Ed. note: The following is from a presentation at the "State of the Profession" roundtable held at the 2005 meeting of the American Society for Theatre Research, Toronto, Canada.

Is performance studies imperialist? I have been struggling with this question for some time, especially in light of a collaborative project that I have undertaken with Heike Roms of the University of Wales at Aberystwyth and Wan-ling Wee of the National University of Singapore represented by the forthcoming anthology we are coediting, Contesting Performance: Global Genealogies of Research, with contributors from 16 different countries and offers surveys and reflections on localized cultural performance research. The project also builds on workshops and seminars on performance research held at the 2002 Performance Studies Preconference of the Association of Theatre in Higher Education, held in New York City; the 2004 meeting of Performance Studies international, held in Singapore; and the 2006 conference of the American Society for Theatre Research. The anthology will thus function as a survey of different states of the profession, written from multiple sites around the world where the wider research of cultural performance has developed or is now emerging.

From our workshops and discussions with researchers from South and North America, Europe, Asia, Africa, the Middle East, Australia, and New Zealand, Roms, Wee, and I have gotten a good sense of the timeliness and value of exploring different genealogies of performance research, different ways of defining and studying performance. As we learned from our three-day workshop in Singapore, which included over 25 participants, many scholars feel a strong desire to "tell their stories," to relate local histories of the events and people, as well as the methodological tools and institutional challenges, that have informed and continue to shape performance research. Further, many contributors feel that now is the time to undertake such a project, that there is now a critical mass of work that can be described and analyzed. There is also great interest in learning what others are doing elsewhere.

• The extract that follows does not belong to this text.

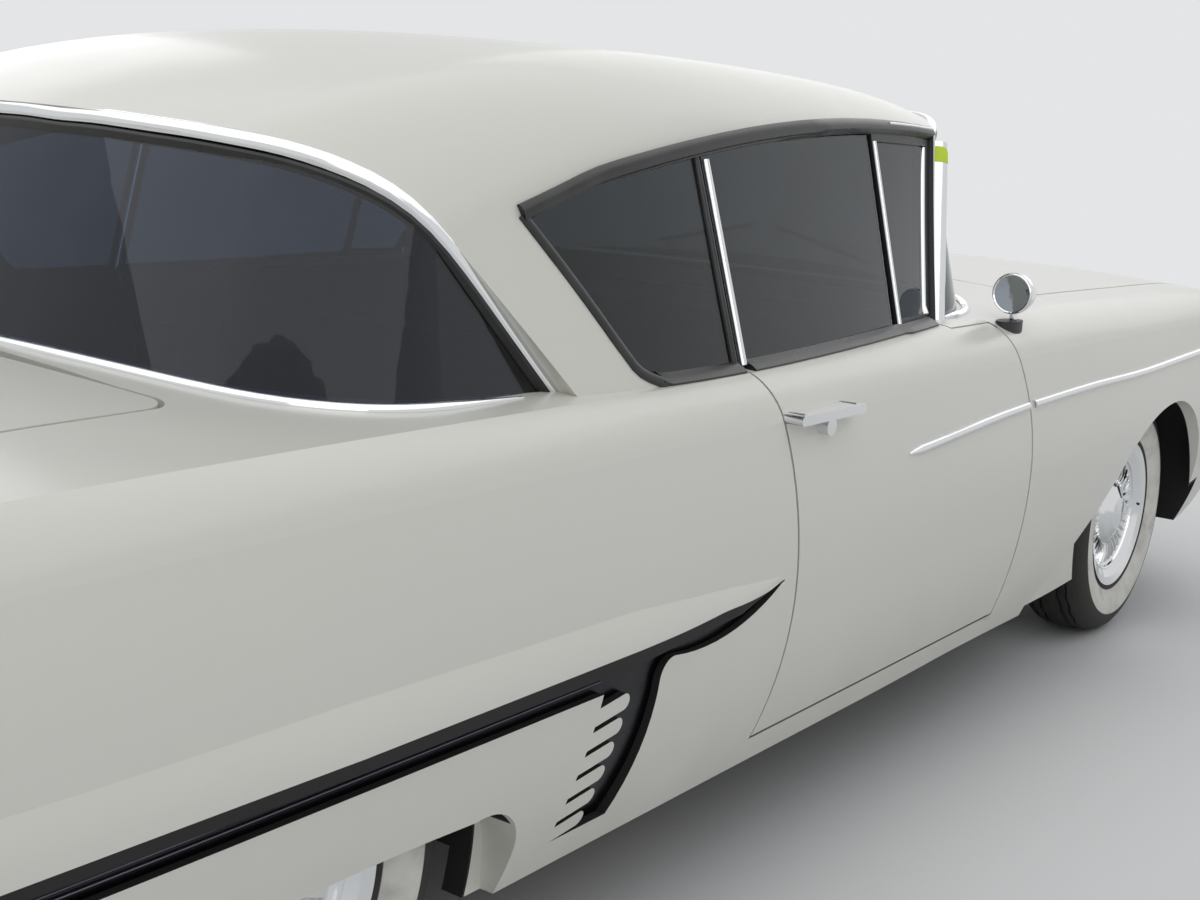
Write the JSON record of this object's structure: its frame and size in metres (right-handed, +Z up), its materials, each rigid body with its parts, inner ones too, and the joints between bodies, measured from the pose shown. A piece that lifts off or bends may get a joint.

As we work with our contributors—face-to-face sometimes, but mostly online—we are finding that their stories and histories not only offer different perspectives on how performance is practiced and theorized at the level of object and field; they also reveal patterns of obstacles and solutions that, while in no way universal, are sometimes shared between sites—and which may very well resonate at others, either currently or in the future. For instance, Marin Blazevic and Lada Cale-Feldman analyze the problem of translating research in post-Communist Croatia; Diana Taylor writes about the transnational network of institutions that compose the Hemispheric Institute of Performance and Politics; and Khalid Amine explores how postcolonial Moroccan performance research has fluctuated between Arabocentric and Eurocentric emphases. While these cases are site specific, the issues they address have analogues elsewhere. Thus, while one overarching goal of our project is simply to publish such accounts in the hope of understanding the different ways in which researchers around the world approach cultural performance, we also hope such understanding will suggest pragmatic solutions to problems facing researchers in the 21st century.

Yet Roms, Wee, and I realized early on that our project was not without troubling risks. In particular, as Wee stressed from the very beginning, there is the risk that our anthology [End Page 5] will reproduce what some perceive as the imperialism of performance studies. In my own discussions with scholars on different continents, I have heard this imperialism described in different ways by different people. Some comments were made to me in private conversations; others were made in large, public settings by people I did not know. Below I have paraphrased the comments and left them unattributed. I visualize this perceived "PS empire" as a nested structure starting at the most localized site and working outward:

NYU PS or sometimes more specifically, the performance studies identified with Richard Schechner's "broad spectrum approach." As someone who earned a doctorate at New York University's Department of Performance Studies, I know that the faculty do not propagate an imperialist agenda—quite the contrary. I also know that the NYU program is not reducible...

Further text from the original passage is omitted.